A great way to become more fluent when you speak is to remember “collocations”.

These are words that go together to create phrases.

There are different types of collocations in English. For example, there are “verb – noun” collocations, such as “do a test” or “drive a car”.

There are also “adjective – noun” collocations, such as “wide range” or “sharp knife”.

How collocations help your fluency

Often when you speak, you can remember individual words. But you might hesitate to use the word in a sentence because you don’t know how it combines with other words. When you learn collocations (the two words together), you won’t hesitate or translate when you speak English.

Verb-Noun Collocations

These are some of the easiest English collocations to learn. Very often, the verbs are quite simple (like do, make, have), but one verb can collocate with many different nouns.
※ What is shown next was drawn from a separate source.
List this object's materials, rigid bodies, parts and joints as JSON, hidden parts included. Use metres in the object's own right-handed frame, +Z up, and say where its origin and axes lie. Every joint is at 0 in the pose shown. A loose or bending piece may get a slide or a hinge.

It helps to learn patterns. Here are a few for you:

We use “do” with everyday tasks; while we use “make” for creative tasks.
We use “ride” for things we need to get on, such as bicycles, motorbikes or horses.
We use “have” (in the continuous form) for things we’re attending, like meetings, discussions or parties.
We use “leave” when we get out of a building, in expressions like “leave home” or “leave work”.
We use “pass” for things we succeed in, like exams, tests and inspections.


Verb-Noun Collocations

Choose the correct answer.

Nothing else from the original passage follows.